■ **WHAT YOU ARE ASKED TO DO**: Copy these lines exactly and nothing else: from the line holding "loft.free()" to the line holding "lights and camera.", both lines included.

■ **EXCERPTED RECORDS**:

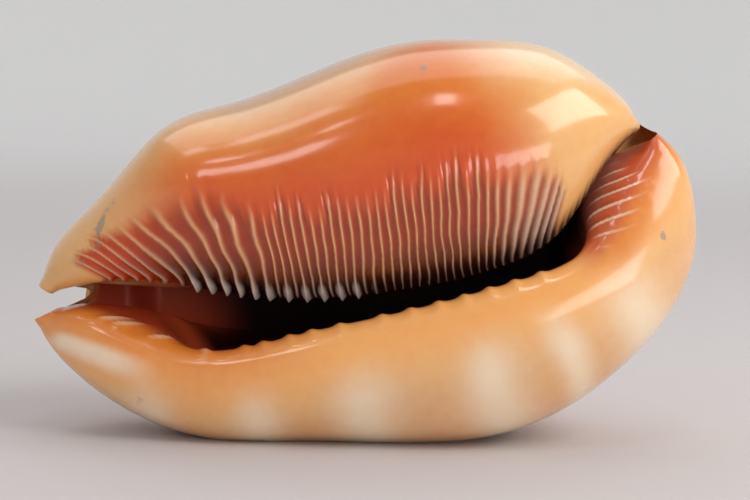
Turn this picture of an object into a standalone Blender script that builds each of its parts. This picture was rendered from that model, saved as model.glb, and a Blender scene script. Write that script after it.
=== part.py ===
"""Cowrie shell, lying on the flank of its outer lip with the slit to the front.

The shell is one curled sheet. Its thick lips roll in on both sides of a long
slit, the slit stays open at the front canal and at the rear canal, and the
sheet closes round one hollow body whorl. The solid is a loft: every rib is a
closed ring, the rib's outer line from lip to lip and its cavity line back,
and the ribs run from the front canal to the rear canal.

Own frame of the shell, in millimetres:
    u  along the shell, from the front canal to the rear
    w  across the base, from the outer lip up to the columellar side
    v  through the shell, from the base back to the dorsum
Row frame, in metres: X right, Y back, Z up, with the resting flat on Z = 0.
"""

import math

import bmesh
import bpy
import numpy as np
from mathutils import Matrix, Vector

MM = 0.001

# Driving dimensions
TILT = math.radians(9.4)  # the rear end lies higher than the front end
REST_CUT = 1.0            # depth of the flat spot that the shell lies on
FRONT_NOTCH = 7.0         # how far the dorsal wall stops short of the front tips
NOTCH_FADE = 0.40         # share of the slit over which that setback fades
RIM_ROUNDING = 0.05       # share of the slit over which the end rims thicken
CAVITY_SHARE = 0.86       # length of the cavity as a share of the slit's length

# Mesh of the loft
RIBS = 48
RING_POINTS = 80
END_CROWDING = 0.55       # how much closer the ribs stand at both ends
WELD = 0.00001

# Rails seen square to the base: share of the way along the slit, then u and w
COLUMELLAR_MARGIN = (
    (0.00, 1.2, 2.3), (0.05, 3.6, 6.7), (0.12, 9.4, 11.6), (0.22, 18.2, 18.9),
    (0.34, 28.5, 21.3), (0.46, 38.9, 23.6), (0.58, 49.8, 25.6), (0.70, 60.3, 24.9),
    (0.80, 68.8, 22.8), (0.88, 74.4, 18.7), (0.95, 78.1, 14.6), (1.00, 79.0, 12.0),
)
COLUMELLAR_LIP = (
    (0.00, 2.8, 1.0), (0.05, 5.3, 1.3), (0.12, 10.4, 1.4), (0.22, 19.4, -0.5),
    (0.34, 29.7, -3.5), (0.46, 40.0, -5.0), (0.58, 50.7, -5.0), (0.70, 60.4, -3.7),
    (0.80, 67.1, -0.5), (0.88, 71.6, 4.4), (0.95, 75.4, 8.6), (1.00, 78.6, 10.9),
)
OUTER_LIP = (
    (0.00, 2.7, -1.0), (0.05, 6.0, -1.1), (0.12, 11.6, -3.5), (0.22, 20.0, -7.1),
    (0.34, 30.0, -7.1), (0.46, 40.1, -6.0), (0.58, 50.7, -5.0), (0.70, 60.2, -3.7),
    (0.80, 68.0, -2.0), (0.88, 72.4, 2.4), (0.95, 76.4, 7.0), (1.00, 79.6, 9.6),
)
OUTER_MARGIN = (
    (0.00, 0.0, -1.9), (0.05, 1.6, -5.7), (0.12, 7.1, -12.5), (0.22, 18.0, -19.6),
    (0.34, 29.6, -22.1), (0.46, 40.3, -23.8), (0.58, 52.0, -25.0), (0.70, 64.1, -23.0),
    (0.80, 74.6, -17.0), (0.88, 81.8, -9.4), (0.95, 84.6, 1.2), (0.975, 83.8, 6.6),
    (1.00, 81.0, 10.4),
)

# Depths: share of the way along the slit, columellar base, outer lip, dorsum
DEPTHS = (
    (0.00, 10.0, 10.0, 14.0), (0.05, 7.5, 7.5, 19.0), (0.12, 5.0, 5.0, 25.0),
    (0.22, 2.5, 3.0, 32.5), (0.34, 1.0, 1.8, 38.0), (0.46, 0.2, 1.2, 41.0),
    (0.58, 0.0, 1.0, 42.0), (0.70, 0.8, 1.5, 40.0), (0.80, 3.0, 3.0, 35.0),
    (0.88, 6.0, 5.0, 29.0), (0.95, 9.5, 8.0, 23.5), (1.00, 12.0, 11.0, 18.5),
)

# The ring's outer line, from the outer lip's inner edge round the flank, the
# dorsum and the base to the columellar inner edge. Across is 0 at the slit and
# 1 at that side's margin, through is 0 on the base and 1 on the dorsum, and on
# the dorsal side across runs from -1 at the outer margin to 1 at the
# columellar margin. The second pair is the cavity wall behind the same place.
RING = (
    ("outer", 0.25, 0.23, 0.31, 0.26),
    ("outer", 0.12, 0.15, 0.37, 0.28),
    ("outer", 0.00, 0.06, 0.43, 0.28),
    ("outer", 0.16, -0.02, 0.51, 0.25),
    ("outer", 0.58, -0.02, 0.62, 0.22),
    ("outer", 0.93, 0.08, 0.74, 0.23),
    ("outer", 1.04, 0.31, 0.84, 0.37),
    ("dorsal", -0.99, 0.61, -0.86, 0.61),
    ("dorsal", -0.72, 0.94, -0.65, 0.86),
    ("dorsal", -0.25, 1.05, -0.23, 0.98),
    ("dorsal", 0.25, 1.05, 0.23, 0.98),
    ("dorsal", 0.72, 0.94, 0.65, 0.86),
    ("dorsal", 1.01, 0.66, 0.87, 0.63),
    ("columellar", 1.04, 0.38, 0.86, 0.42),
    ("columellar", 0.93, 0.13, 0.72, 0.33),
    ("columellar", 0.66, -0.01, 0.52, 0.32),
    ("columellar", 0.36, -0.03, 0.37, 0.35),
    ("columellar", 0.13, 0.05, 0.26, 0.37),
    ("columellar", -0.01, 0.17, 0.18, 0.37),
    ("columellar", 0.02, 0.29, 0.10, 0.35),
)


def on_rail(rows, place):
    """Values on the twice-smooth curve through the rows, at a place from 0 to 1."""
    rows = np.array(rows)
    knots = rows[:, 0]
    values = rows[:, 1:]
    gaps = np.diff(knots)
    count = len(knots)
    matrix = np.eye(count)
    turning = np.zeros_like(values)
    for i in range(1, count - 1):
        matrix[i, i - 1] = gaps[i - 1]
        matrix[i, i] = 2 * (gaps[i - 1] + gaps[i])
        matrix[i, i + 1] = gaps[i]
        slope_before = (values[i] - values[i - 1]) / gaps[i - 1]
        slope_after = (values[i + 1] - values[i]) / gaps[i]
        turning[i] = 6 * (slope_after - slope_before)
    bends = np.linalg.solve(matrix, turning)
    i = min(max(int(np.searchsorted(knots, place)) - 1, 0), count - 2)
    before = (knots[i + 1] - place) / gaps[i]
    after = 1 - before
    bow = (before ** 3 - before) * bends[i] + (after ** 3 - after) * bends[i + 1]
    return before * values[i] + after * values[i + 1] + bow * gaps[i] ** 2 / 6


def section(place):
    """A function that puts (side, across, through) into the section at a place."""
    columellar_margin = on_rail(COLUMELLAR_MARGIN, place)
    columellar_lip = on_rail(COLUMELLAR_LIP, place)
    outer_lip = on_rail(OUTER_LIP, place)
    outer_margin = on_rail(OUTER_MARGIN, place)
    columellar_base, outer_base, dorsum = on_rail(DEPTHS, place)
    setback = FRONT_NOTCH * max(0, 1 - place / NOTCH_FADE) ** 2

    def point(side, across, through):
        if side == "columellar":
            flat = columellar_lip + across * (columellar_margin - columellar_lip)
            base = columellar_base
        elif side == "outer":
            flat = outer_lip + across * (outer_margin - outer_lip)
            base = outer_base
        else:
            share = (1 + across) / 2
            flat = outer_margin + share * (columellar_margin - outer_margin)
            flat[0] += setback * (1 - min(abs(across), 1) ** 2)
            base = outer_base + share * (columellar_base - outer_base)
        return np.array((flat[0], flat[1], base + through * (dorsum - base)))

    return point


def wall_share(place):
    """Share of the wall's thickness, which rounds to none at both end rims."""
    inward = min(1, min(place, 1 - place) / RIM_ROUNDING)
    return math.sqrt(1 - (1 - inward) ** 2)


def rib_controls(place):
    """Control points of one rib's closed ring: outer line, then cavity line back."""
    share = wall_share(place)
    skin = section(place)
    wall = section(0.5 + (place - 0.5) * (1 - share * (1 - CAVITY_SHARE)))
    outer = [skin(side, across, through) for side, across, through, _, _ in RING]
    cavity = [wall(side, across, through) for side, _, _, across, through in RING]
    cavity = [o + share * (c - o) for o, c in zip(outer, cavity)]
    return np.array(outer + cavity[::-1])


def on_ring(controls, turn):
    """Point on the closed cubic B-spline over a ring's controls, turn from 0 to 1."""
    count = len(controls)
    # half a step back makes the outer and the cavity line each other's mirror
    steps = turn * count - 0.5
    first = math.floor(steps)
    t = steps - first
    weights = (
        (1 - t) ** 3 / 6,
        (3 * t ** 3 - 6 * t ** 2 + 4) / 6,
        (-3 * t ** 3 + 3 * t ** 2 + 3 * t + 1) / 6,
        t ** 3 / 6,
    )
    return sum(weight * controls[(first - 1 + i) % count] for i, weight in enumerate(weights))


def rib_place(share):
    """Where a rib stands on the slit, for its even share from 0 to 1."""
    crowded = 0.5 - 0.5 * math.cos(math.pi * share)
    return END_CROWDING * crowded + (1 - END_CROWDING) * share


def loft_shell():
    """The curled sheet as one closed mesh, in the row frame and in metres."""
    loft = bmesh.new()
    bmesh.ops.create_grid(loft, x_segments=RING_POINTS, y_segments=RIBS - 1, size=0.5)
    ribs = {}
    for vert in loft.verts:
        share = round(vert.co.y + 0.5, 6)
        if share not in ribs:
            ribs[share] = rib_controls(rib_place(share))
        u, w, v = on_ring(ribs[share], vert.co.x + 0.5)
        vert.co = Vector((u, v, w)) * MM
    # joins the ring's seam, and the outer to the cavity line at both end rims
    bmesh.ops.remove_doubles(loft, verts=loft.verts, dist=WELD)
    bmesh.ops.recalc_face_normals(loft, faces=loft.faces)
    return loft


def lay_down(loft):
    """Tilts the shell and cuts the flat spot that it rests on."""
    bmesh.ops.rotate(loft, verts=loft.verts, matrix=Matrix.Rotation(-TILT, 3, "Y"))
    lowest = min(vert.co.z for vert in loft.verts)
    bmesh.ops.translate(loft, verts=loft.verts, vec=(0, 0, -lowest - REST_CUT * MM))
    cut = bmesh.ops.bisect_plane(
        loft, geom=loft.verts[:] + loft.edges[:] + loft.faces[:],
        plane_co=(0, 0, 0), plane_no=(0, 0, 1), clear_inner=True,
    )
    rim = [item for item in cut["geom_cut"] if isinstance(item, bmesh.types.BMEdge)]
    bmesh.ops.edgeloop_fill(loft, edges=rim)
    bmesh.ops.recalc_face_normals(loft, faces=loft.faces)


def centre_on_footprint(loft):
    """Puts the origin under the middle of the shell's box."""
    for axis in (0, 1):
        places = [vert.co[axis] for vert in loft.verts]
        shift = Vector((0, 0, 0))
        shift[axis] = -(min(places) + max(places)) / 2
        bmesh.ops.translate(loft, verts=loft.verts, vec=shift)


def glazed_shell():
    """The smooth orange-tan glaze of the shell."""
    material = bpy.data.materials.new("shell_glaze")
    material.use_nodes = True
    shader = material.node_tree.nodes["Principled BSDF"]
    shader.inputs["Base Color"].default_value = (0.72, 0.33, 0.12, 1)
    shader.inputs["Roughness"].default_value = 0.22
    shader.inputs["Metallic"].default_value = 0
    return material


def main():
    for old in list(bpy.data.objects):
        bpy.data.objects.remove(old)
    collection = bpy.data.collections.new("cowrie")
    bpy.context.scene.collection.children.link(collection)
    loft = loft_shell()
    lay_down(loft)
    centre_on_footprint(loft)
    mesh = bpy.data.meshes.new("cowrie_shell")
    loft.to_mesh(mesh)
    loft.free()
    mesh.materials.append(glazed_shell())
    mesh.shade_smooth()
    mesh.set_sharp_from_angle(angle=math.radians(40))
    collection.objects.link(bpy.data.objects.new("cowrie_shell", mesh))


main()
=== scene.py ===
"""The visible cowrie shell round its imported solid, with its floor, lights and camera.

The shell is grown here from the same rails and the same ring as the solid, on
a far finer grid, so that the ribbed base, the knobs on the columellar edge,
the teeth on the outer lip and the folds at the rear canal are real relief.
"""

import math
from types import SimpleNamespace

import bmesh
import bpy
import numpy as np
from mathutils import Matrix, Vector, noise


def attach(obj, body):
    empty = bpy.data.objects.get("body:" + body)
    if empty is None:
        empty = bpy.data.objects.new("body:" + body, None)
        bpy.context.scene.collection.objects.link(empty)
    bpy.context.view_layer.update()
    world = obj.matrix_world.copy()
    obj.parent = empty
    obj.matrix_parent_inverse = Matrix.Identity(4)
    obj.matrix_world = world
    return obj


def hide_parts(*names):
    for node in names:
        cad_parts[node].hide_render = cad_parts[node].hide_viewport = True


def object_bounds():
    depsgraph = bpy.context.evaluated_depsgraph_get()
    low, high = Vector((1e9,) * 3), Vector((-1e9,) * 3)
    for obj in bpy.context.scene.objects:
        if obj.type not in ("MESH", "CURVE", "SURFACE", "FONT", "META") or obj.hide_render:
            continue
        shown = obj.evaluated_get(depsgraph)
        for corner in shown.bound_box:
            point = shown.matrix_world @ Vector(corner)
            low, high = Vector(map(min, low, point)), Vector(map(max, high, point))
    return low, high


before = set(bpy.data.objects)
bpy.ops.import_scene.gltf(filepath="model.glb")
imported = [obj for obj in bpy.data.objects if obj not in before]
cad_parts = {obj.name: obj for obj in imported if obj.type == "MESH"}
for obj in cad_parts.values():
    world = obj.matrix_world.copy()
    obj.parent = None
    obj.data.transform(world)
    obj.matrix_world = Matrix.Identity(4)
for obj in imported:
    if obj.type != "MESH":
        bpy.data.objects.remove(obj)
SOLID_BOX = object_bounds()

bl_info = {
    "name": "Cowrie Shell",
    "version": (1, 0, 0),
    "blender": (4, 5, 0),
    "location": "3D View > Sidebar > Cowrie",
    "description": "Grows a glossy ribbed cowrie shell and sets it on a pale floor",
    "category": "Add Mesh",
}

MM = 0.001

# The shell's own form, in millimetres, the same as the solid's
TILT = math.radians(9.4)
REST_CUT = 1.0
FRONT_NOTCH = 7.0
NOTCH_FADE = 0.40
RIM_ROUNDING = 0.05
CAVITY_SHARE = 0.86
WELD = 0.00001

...

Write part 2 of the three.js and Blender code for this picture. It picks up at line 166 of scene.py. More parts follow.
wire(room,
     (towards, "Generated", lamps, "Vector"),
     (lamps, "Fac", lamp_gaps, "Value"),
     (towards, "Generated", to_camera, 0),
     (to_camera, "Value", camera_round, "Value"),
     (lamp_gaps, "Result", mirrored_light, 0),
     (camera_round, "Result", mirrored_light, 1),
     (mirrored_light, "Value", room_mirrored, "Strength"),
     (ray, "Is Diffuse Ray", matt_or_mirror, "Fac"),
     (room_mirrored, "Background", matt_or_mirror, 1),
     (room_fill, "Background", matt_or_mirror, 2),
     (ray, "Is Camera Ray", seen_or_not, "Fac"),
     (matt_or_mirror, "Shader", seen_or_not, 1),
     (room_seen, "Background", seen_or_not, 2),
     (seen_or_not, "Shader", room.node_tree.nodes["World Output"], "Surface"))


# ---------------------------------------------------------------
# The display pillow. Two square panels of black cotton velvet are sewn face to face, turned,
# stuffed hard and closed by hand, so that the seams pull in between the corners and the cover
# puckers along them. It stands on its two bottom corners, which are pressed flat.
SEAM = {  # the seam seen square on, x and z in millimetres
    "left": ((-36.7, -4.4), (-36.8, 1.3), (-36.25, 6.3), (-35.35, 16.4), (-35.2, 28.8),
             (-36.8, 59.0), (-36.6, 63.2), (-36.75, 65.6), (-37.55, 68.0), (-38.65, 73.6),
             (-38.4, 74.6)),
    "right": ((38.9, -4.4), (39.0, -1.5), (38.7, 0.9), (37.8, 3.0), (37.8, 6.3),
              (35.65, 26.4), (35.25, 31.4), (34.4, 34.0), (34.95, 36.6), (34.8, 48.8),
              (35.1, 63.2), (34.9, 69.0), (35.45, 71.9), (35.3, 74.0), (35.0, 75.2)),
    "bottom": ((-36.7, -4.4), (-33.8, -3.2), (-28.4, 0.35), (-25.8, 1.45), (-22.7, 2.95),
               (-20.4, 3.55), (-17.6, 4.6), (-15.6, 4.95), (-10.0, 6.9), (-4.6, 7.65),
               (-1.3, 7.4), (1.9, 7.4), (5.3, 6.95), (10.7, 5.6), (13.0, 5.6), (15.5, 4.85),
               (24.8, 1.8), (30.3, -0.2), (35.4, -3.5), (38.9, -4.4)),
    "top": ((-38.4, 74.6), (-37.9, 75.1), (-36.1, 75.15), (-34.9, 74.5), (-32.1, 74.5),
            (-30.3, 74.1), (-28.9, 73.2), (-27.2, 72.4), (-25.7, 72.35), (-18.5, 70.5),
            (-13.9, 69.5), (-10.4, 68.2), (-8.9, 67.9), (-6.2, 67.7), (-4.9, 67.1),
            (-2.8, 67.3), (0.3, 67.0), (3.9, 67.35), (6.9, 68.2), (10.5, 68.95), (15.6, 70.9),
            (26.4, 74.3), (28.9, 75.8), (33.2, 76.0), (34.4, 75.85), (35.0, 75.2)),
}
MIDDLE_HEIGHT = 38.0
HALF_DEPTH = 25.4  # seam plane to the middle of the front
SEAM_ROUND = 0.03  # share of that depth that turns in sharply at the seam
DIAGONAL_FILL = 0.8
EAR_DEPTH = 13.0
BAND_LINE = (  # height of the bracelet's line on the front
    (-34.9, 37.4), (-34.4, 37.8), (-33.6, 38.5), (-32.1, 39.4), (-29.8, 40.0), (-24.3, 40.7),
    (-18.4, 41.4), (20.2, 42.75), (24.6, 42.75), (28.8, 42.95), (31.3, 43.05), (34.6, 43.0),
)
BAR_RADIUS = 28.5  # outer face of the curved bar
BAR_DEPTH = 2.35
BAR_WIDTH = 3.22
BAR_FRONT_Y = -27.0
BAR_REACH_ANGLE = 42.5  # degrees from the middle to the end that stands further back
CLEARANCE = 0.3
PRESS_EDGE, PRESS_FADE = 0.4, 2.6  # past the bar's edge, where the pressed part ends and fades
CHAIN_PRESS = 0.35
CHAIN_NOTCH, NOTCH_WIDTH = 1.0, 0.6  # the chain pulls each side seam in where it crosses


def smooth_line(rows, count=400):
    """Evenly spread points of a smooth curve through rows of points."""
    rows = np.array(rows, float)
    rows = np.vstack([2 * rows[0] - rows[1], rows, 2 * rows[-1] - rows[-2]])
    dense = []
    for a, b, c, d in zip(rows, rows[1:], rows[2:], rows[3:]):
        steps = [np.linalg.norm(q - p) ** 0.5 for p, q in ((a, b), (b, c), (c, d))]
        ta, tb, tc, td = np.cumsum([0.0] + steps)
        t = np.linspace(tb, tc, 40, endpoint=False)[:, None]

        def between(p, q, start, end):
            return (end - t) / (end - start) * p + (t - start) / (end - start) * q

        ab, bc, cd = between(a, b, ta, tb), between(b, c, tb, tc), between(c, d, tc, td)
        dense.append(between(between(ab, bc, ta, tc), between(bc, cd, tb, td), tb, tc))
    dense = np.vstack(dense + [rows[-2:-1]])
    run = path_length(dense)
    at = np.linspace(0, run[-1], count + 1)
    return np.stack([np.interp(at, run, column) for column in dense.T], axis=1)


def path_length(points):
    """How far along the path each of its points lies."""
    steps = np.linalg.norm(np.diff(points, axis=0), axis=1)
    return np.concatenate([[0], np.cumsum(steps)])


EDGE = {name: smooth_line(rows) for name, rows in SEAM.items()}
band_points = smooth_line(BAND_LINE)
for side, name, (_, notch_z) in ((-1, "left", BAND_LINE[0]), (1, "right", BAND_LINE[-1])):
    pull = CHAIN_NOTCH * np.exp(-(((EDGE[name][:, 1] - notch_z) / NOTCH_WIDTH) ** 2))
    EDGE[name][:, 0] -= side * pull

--

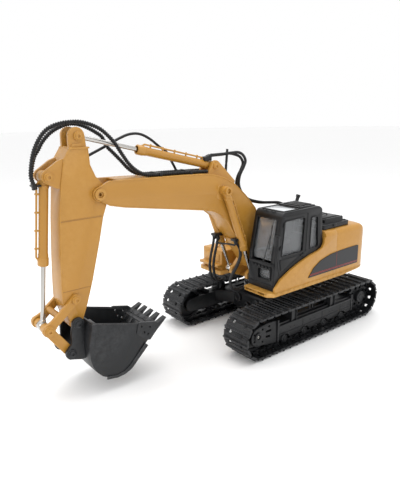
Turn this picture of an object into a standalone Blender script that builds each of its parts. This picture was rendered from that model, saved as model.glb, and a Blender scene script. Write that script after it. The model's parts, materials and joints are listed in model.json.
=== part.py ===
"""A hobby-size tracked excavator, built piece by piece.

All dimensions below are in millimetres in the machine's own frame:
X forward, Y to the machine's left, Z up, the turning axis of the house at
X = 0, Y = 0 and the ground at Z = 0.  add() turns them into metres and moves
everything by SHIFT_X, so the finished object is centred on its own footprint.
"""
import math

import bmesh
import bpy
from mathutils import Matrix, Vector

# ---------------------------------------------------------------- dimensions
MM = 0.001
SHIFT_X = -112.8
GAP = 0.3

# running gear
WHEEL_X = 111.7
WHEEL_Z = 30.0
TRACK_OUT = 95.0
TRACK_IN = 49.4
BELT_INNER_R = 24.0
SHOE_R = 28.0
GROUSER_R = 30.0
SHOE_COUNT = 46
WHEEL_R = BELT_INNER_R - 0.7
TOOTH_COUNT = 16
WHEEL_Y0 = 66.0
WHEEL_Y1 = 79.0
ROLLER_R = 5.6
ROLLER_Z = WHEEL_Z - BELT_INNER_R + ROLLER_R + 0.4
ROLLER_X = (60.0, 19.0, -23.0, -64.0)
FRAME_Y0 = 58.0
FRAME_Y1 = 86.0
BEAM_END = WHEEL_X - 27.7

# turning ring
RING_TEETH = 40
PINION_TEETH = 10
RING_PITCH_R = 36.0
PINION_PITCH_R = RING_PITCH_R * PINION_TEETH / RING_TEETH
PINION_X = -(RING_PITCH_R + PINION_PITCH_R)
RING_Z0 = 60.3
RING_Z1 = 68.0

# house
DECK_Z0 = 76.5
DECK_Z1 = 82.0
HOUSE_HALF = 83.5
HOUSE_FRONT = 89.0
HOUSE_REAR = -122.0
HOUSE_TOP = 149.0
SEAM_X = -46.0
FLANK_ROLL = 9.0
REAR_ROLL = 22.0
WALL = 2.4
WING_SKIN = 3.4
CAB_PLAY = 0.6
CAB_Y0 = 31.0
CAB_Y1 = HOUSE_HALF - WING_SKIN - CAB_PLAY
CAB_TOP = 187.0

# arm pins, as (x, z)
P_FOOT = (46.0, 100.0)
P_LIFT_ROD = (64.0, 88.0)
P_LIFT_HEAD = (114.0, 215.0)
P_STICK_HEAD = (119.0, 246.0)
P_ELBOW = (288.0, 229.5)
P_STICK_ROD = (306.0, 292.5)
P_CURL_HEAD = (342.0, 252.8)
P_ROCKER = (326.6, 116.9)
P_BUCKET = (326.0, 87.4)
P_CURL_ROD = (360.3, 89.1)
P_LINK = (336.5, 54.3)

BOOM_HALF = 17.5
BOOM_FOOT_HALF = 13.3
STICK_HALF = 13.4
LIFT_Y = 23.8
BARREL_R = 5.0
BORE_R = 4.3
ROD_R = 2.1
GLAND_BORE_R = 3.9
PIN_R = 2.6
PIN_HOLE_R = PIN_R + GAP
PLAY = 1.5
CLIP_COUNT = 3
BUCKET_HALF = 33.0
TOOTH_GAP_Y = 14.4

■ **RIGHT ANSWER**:
    loft.free()
    mesh.materials.append(glazed_shell())
    mesh.shade_smooth()
    mesh.set_sharp_from_angle(angle=math.radians(40))
    collection.objects.link(bpy.data.objects.new("cowrie_shell", mesh))


main()
=== scene.py ===
"""The visible cowrie shell round its imported solid, with its floor, lights and camera.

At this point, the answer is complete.